Borhan, 23, who has not managed a night's sleep after the incident, said he heard his brother cry out but it was too late to help him.

It would be at least another hour before they could approach Andy, who was by then lifeless.

Their relative, Faizul Yok Tong, 22, who was with them at the time, climbed a tree to escape the elephant and was stuck there for more than an hour, paralysed with fear.

Faizul Yok Tong

First time elephant entered village

This is the first time an elephant has been spotted in Kampung Tual, home to 280 families.

Pos Sinderut has 21 villages in total and all the residents are now living on edge.

On Friday, Cameron Highlands MP Ramli Mohd Noor's officers visited Kampung Tual to pay condolences and to brief villagers on how to know if an elephant is nearby, and what to do.

The MP's office is seeking a meeting with the Natural Resources Ministry to discuss plans to curtail human-elephant conflicts nationwide, which appear to be on the rise.

Cameron Highlands MP's officers speaking to Andy Yok Manin's family

The safety briefing was appreciated by villagers who told Malaysiakini they have never before encountered a wild elephant in their lives, despite living within a forest reserve.

Forest clearing

Yok Ek, whose family has lived in Kampung Tual for at least five generations, said elephants started emerging in Simoi, an Orang Asli settlement connected to Sinderut by forest, around 2018.

This was also when the Hulu Jelai Forest Reserve started to experience wide-scale clearing, the village head said.

"There have been logging activities.
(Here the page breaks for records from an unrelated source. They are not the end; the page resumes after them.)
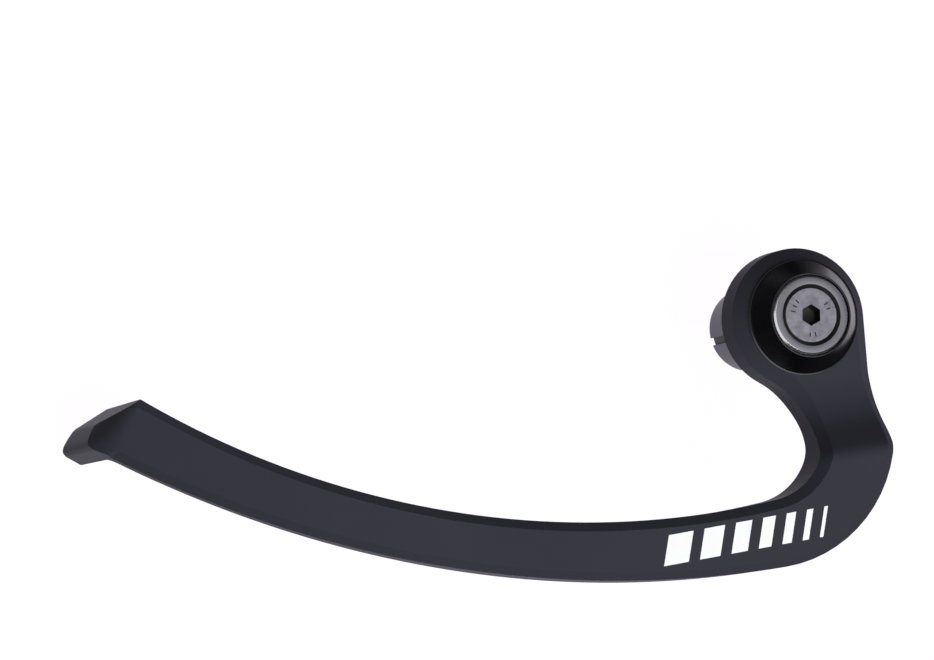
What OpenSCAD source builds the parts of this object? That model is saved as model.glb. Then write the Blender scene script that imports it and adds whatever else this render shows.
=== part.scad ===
// Brake lever guard: a milled guard arm that an expander holds in the end of a handlebar.
// The origin is on the bolt axis at the back face of the clamping head. Z points out along
// the bolt, Y is up, and the arm reaches towards -X. All sizes are in millimetres.

/* [Head] */
// Radius of the round clamping head
head_r = 14.9; // [13.5:0.1:16]
// Thickness of the head along the bolt
head_t = 10.3; // [8.5:0.1:12]
// Width of the bevel round the head's outer face
head_bevel_w = 2.8; // [1.5:0.1:3.5]
// Depth of the bevel round the head's outer face
head_bevel_d = 3.0; // [1.5:0.1:3.5]
// Diameter of the bolt hole through head, collar and ring
bore_d = 6.5; // [6.3:0.1:7.5]
// Depth of the recess in the head's back face that centres the sleeve
sleeve_recess = 1.5; // [0.8:0.1:2.5]

/* [Neck] */
// Lean of the neck's outer side, in degrees
neck_lean = 6; // [3:0.1:9]
// Length of the straight stretch of the neck's outer side
neck_len = 24; // [21:0.1:26]
// Radius of the outer corner between neck and arm
corner_r = 28.8; // [27:0.1:31]
// Radius of the round gap between head and arm
gap_r = 13.8; // [13:0.1:15]
// Distance of the gap's centre below the bolt axis
gap_drop = 23.2; // [22:0.1:25]
// Distance below the bolt axis at which the neck's face starts to climb
climb_start = 13.5; // [12:0.1:15]
// Steepest slope of the neck's face, in degrees
climb_slope = 46.4; // [42:0.1:50]
// Radius of the hollow at the foot of the climb
climb_foot_r = 16; // [12:0.5:18]
// Radius of the crease at the top of the climb
crease_r = 4; // [2:0.5:6]
// Distance below the bolt axis at which the neck's back starts to climb
back_start = 13; // [12:0.1:15]
// Steepest slope of the neck's back, in degrees
back_slope = 35; // [30:0.5:40]
// Radius of the round at the start of the back's climb
back_foot_r = 13; // [10:0.5:15]
// Radius of the round at the end of the back's climb
back_head_r = 7; // [5:0.5:9]

/* [Arm] */
// Reach of the arm's upper end corner from the bolt axis
arm_reach = 142.7; // [130:0.1:155]
// Rise of the arm's upper end corner over the bolt axis
arm_rise = 7.3; // [3:0.1:12]
// Radius of the arm's upper edge
upper_r = 174.4; // [165:0.1:190]
// Radius of the arm's lower edge
lower_r = 221; // [210:0.5:235]
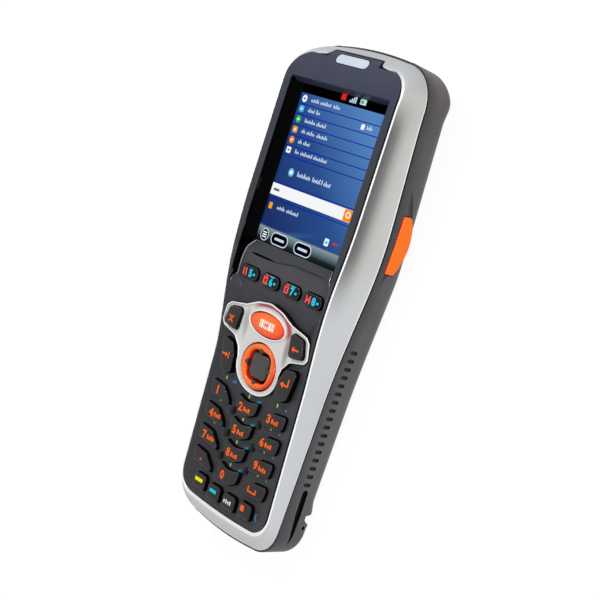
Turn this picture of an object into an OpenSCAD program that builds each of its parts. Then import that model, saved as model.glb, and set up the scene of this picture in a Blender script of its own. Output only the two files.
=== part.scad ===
// Portable barcode data terminal: a bar-shaped handheld with a touch screen, a keypad,
// a silver front frame and a dark rear housing.
// Frame: X to the right, Y from the connector end to the scan end, Z out of the face.
// The origin lies on the back, in the middle of the body's outline.

/* [Body] */
// Length of the head, from the screen's opening to the scan end
head_l = 15.6; // [15:0.1:17]
// Length of the foot, from the middle of the lowest keys to the connector end
foot_l = 12.9; // [12.5:0.1:14]
// Width of the rail on each side of the screen's opening
rail_w = 3.7; // [3.5:0.1:4.5]
// Width of the cheek beyond the middle of the outer columns of keys
cheek_w = 9.7; // [9.6:0.1:10.6]
// How far each side flares out from the front face down to the seam
side_flare = 2.3; // [1.8:0.1:3]
// Wall thickness of the shells
wall = 1.8; // [1.5:0.1:2.1]
// Thickness of the rear housing's floor
floor_t = 3.2; // [3:0.1:3.6]
// Height of the seam above the back, beside the keypad
seam_h = 13.7; // [13:0.1:14.2]
// How much higher the seam runs at the scan end
seam_rise = 6; // [5:0.25:6.5]
// How far the back lifts towards the scan end
head_lift = 5.6; // [4.5:0.1:6]
// Width of the dark reveal between the two shells
seam_gap = 0.15; // [0.1:0.01:0.2]

/* [Front face] */
// Height of the keypad floor above the back, at the navigation ring
keypad_z = 21.9; // [21.5:0.1:22.5]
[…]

The hills are bald now. These animals want to look for food," he added.

Kampung Tual village chief Yok Ek Cantan (right)

In the past months, the Pos Sinderut villages have experienced at least four incidents of elephant attacks, two fatal including the December incident in Simoi where a woman was trampled. The other incidents involved damage to properties.

Yok Ek has been in touch with other chiefs, including outside of Sinderut and found that the elephant had a pattern of moving from village to village every few days.

"We really hope something can be done. But they (rangers) came for two days and didn't even do patrols.